LCM AW14

It’s Paul’s 2nd season working with Fudge at London Collections Men and Fudge are sponsoring more shows than ever before.

“It was a pleasure working with a team of such talented people and everyone bouncing off of each other in such high pressured moments back stage”. The Art Team this season included stylists from Fudge salons all over the UK as well as stylists from Italy, Slovenia and Holland. 

Over the 3 days Fudge had sponsored over 20 shows and Paul was fortunate enough to dominate back stage alongside John Vial and Cinta Miller heading up and working on 8 shows in total. The busy schedule meant we had several art teams working across central London. over the 3 days Paul worked on hair for designers such as Katie Eary, KTZ, Christopher Shannon and A.SAUVAGE, Kit Neale, James Long, MAN, Craig Green and more.

Super shiny and slick hair are going to be 2 HOT trends in AW14. Across the 3 days shiny hair with texture was most notably at Burberry Prorsum, Hackett and Christopher Raeburn. The super slick version made an appearance at J.W.Anderson, Lee Roach and Jonathan Saunders.

Fringes were also huge this season for a modern twist on a bowl cut at Sibling and long fringes at Kit Neale. Paintbox by Fudge was also in demand with an authentic punk look being recreated by Tina Outen at Katie Eary. A.SAUVAGE went for an orphan warrior look to contrast with the clean, tailored collection. 
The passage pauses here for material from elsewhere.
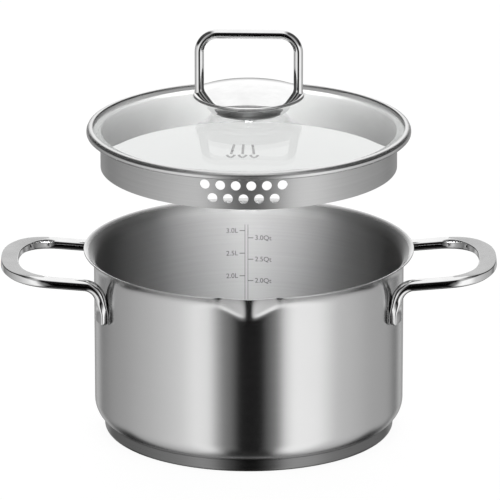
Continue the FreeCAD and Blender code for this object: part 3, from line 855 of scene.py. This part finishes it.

The super shiny look continued at Christopher Shannon where the models were made to look like they had been out in the rain playing football. To create the look Fudge Hair Gum was applied to give the wet look before individual strands were placed across the face.

We also created super slicked back hair for KTZ using Fudge Hair Cement to damp down the hair before combing the hair back and setting with a hairdryer. The final look was completed withFudge Head Shine to give a super shiny finish.

It was no surprise to see key trend is slicked hair as shown in Alan Taylor, Matthew Miller and Topshop. That said we’ve seen huge diversity, everything from skin heads to waist length hair at Astrid Anderson, to painted on hair lines at Bobby Abley. Paul Phillips commented “It’s so inspirational working with mens hair in such different ways these days, a lot of techniques that would normally be used on women and women only are now being transferred over into mens hairdressing”.